GOING TO CHURCH - Part Four

For the past three weeks, The Way We Were has been looking at life within the various churches in Lakeland, with the help of elderly people for whom going to church was not the occasional Christmas or Easter, wedding or funeral occasion it often is today; the churches were so central to peoples' lives that religion of one sort of another was one of the few common experiences shared by almost everybody.

But how did the different denominations regard each other? Although the Anglican Church dominated the religious horizon, there were strong non-conformist elements in Westmorland, including Methodists or Chapel people, Quakers, Congregationalists,Roman Catholics, Christian Bretheren and Christian Scientists. Considering that religious feuds have caused the downfall of monarchy or even civil war, how did different faiths co-exist when church attendance was still such an important part of life?

Children, it seemed, were more tolerant than their parents. Roman Catholics always seemed to have been more isolated than other denominations, perhaps because of the old rule that they were not allowed to take part in other peoples' services:

"There was no animosity towards Catholics, people were not unkind to us in any way at all, no, though I thought they might have been but there was nothing. We always got treated just as anyone else.

"I often used to take part in Rush Bearing, walk in the procession with them, but never went into the Parish Church, not until all this reforming was done and we were allowed to go into different Anglican churches. I would walk round with the procession, we used to have our rush bearing taken off us at the door and we stopped there and we got our piece of gingerbread when they came out and then we went to Rushbearing Sports on the Monday.

"All the other religions went in, Methodists and all those, they all went in and there were just one or two of us, very few that would walk in the procession and stop out at the door and wait until they came out."

Children may have failed to notice the difference between religions, or feel any prejudice, but adults could be less tolerant:

"As you grew older and came into contact with other adults, it didn't go down with them so well, they were more one-sided as if you shouldn't be there at all, but as years travelled on and it got smoother and smoother as different priests came, the change eventually happened..."

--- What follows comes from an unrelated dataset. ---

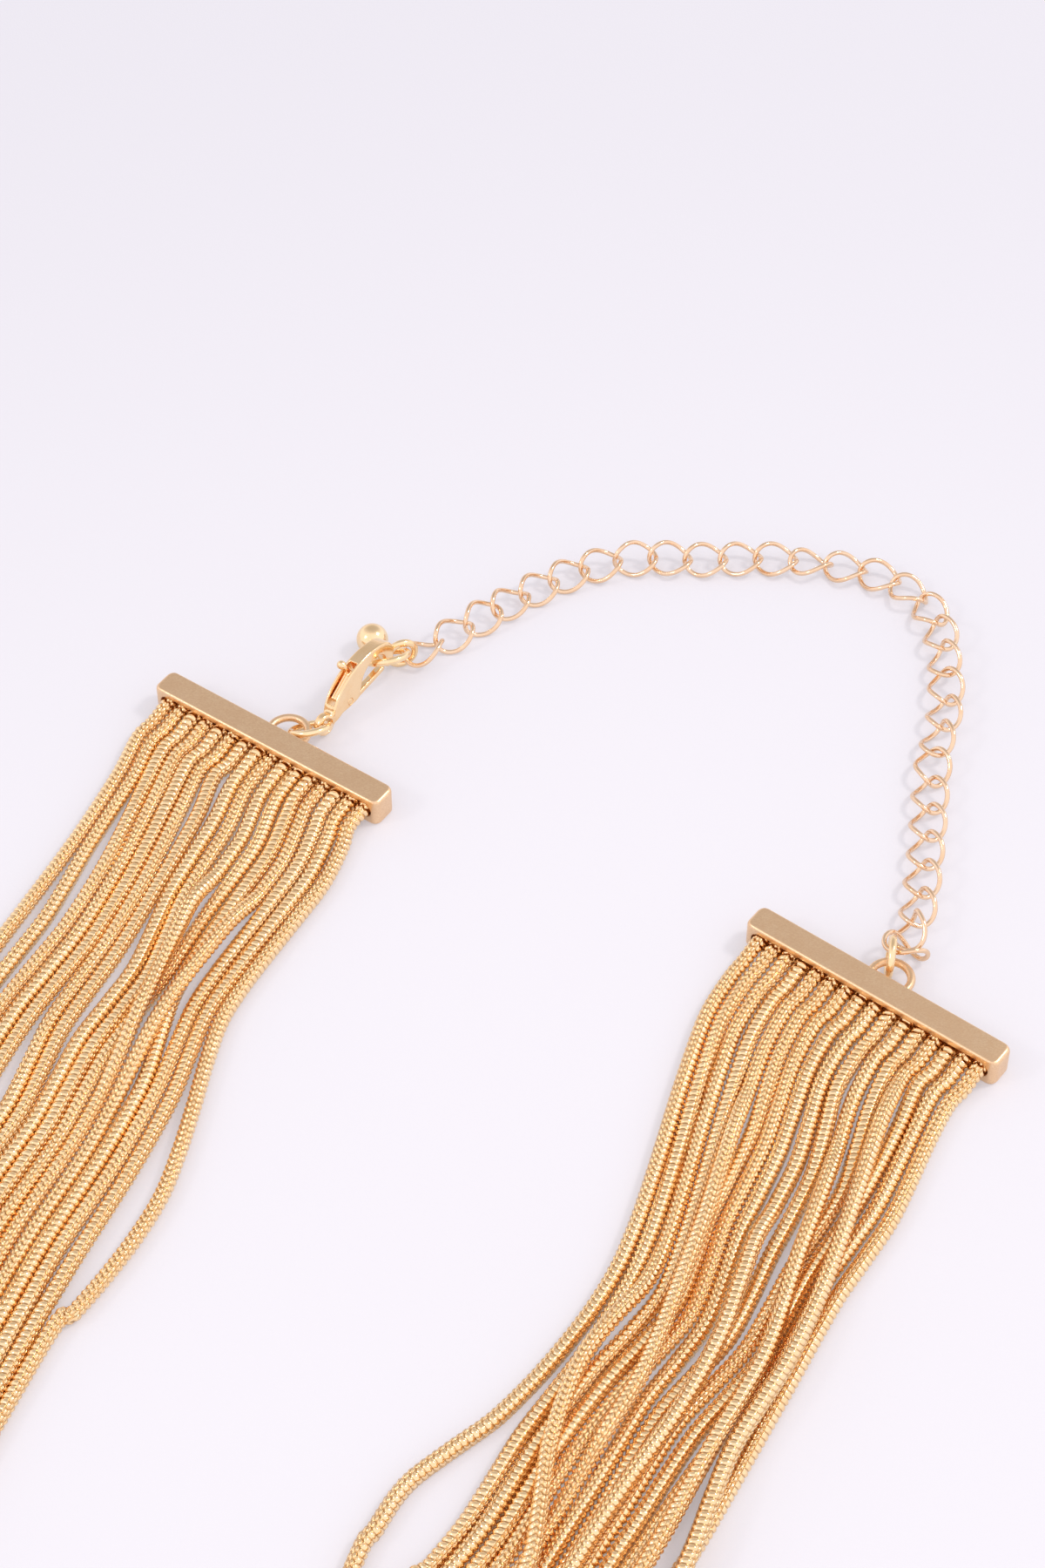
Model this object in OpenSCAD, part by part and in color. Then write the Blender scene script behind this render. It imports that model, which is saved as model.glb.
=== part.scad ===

The building of several non-Conformist churches in the area relied heavilyon the influence and endowment of local businessmen whose family firms were thriving, for example the Fell family at Troutbeck Bridge and their involvement with the Congregational Church, and the Pattinsons of Windermere, and their close association with Christian Science.

For Roman Catholics in Lakeland, still excluded widely from holding important public office, life was harder; there were few Irish immigrants to swell numbers, as there were in the industrial towns of West Cumberland; and there was little of the wealth of the large and thriving Catholic families of such towns as Blackburn and Clitheroe. It was only when the old Tin Church in Ambleside was declared unsafe that a new church was finally built after the last War.

Dwindling congregations and empty churches are serious problems throughout the country despite the popularity of charismatic, born-again and fundamental churches; but not in Lakeland, it would seem, for two very good reasons. One is that rather more elderly people than young people go to church, and retirement to the Lakes brings the area more than its fair share of elderly churchgoers to the population:

"We haven't what we call a lot of Methodist families here - but lately we've got a lot of people who have come to retire here and they've been Methodists, and they've joined in with us very happily."

Retired "offcomers" have certainly boosted church congregations; and as mass tourism has increased since our grandparents packed the aisles, thousands of visitors now flock to local churches:

"I can remember when I was a little girl every seat in every pew was taken most Sunday mornings. Everybody went to church, because we daren't not. Even when I worked in service, and Sunday was my day off, I still had to go to church with the household, and the mistress would turn round to see that we were all there and there was no running off. We hardly dare lift our heads for fear of being caught.

"Well, nowadays children talk in church, and they let them run about, and I don't like it. But the church is as full as it ever was, I like to see it, even if its the visitors who keep coming all the year round, and not the local people that always used to go. I can't see our church being turned into holiday flats or a bingo hall."